Biocompatibility of wound management products: a study of the effects of various polysaccharides on murine L929 fibroblast proliferation and macrophage respiratory burst

An in-vitro screening method to examine the biocompatibility of materials used in wound management has been evaluated. This involved the use of a macrophage respiratory-burst assay and a fibroblast proliferation assay to represent respectively the inflammatory and the granulation phases in wound healing. Standard polysaccharides (calcium and sodium alginates, l-carrageenan, chitin, chitosan lactate, chondroitin sulphate and pectic acid) were used as test compounds. None of the polysaccharide samples caused a significant increase in L929 fibroblast cell numbers relative to control after 6 days incubation. The overall effect of exposure of the fibroblast cultures to the alginates, carrageenan and chondroitin sulphate was an extension of lag phase followed by an enhanced rate of cell proliferation in the logarithmic phase. Only calcium and sodium alginates and chondroitin sulphate enhanced the respiratory burst activity of murine macrophages; l-carrageenan and chitosan lactate were markedly inhibitory. The results suggest that a macrophage activity assay should be included as part of an in-vitro screening program to evaluate the biocompatibility of wound management materials and to detect intrinsic biological activity.
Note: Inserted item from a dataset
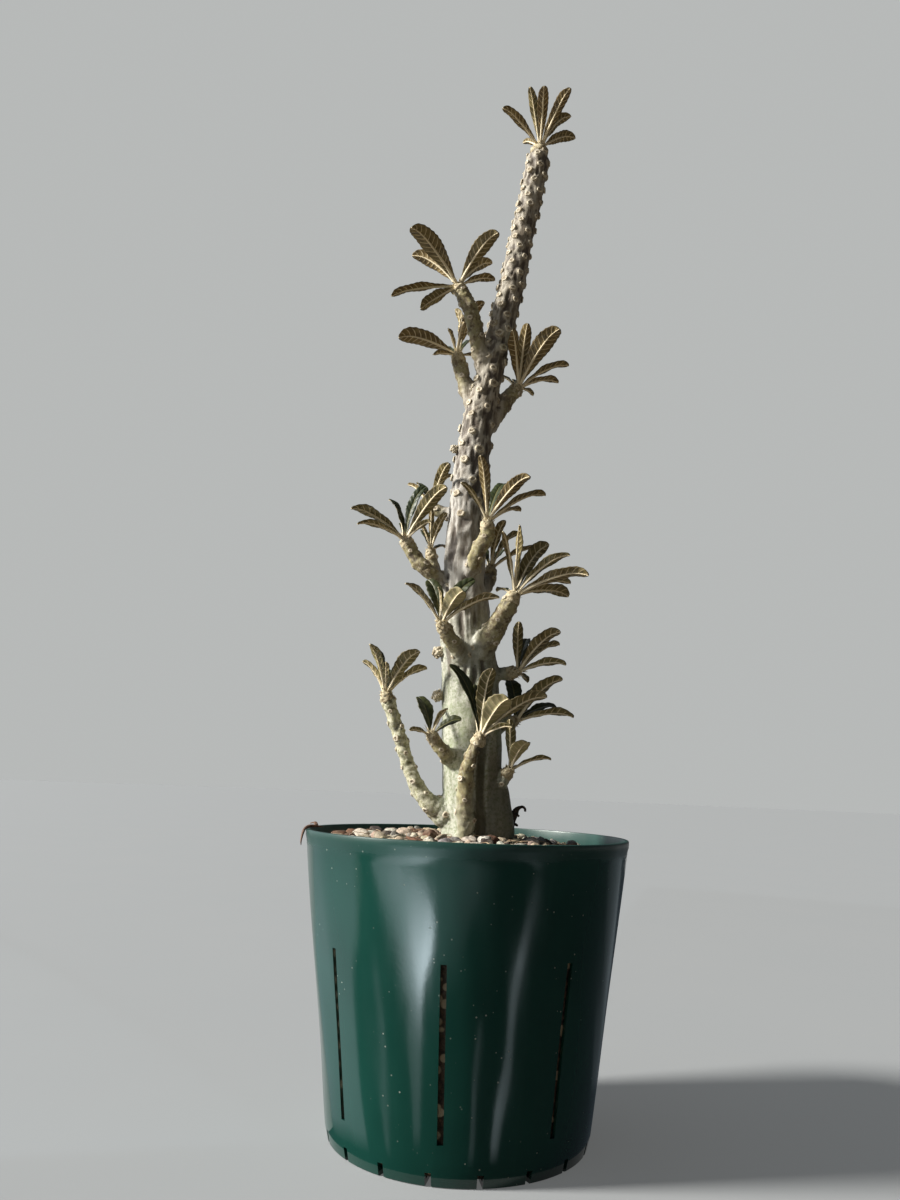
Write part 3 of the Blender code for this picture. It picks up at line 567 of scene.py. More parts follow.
def scrap_finish():
    """Dry leaf: curled and red brown."""
    made = Finish("dry_leaf", 0.75)
    fine = made.noise(made.place(), 600.0, 4.0, 0.65)
    made.wear(made.mix(made.step(fine, 0.35, 0.65), (0.07, 0.032, 0.018), (0.17, 0.09, 0.055)))
    made.bump(fine, 0.3, 0.8)
    return made.material


def fibre_finish():
    """Fine dry roots."""
    made = Finish("fibre", 0.8)
    fine = made.noise(made.place(), 500.0, 3.0, 0.6)
    made.wear(made.mix(made.step(fine, 0.35, 0.65), (0.30, 0.20, 0.12), (0.55, 0.42, 0.28)))
    return made.material


def stone_finish():
    """Gravel: each stone has its own colour, with grain, pores and dust."""
    made = Finish("gravel_stone", 0.85, Specular_IOR_Level=0.3)
    colour = made.node("ShaderNodeAttribute", attribute_name="stone_colour").outputs["Color"]
    place = made.place()
    grain = made.noise(place, 900.0, 5.0, 0.7)
    colour = made.mix(made.step(grain, 0.25, 0.7, 0.75, 0.0), colour, (0.05, 0.035, 0.025), "MIX")
    pores = made.cells(place, 1300.0)
    colour = made.mix(made.step(pores, 0.20, 0.08, 0.0, 0.5), colour, (0.09, 0.06, 0.045))
    dust = made.noise(place, 260.0, 4.0, 0.6)
    colour = made.mix(made.step(dust, 0.52, 0.75, 0.0, 0.4), colour, (0.42, 0.36, 0.27))
    made.wear(colour)
    made.bump(made.sum("SUBTRACT", grain, made.step(pores, 0.25, 0.05, 0.0, 0.6)), 0.35, 0.8)
    return made.material


def soil_finish():
    """The filling between the stones and behind the slits."""
    made = Finish("soil_fill", 0.95)
    place = made.place()
    grain = made.noise(place, 500.0, 6.0, 0.75)
    colour = made.mix(made.step(grain, 0.35, 0.7), (0.022, 0.016, 0.012), (0.14, 0.09, 0.055))
    chips = made.cells(place, 270.0)
    chip = made.mix(made.noise(place, 150.0, 2.0), (0.34, 0.24, 0.15), (0.74, 0.66, 0.50))
    colour = made.mix(made.step(chips, 0.44, 0.34), colour, chip)
    made.wear(colour)
    made.bump(grain, 0.8, 0.9)
    return made.material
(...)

Toxicity of L-ascorbic acid to L929 fibroblast cultures: relevance to biocompatibility testing of materials for use in wound management

Fibroblast cultures are often used to evaluate materials intended for medical use, cytotoxicity being taken as an indicator of bioincompatibility. Such an approach has previously been taken with ascorbic acid in determining its value in wound healing. We have now reexamined the toxicity of L-ascorbic acid to L929 fibroblast cells in culture. Concentrations of ascorbic acid between 0.5 mM and 11 mM were tested. At concentrations above 2 mM, ascorbic acid was found to inhibit cell proliferation, with cell viability decreasing as the concentration was increased. This effect could be prevented by the addition of either superoxide dismutase or catalase to the culture medium. Assays of glutathione and glutathione disulfide were carried out on 8 day old cultures exposed for 24 h to the same concentrations of ascorbic acid. A dose-related depletion of glutathione occurred whilst glutathione disulfide levels remained essentially constant. Lactate dehydrogenase and glucose-6-phosphate dehydrogenase activities were induced by ascorbic acid at all concentrations tested but the ratio of NADP to NADPH nevertheless increased as the concentration of ascorbic acid increased. Finally, ATP in cells from 8-day-old cultures became depleted in the presence of ascorbic acid at concentrations in excess of about 5 mM when assayed after 24 h incubation. These biochemical changes and the concomitant cytostatic/cytotoxic effects may be ascribed to the reactive oxygen species produced by the autoxidation of ascorbic acid in the culture medium. Ascorbic acid breakdown products appeared not to be directly involved. In addition, our results suggested that superoxide acted cooperatively with hydroxyl to elicit these effects on the fibroblasts. It is evident from this study that the microenvironment surrounding fibroblasts in culture may differ fundamentally from that surrounding fibroblasts in a healing wound, making it impossible to extrapolate directly to an in vivo situation and hence to make any recommendations from these results concerning the use of ascorbic acid in wound healing.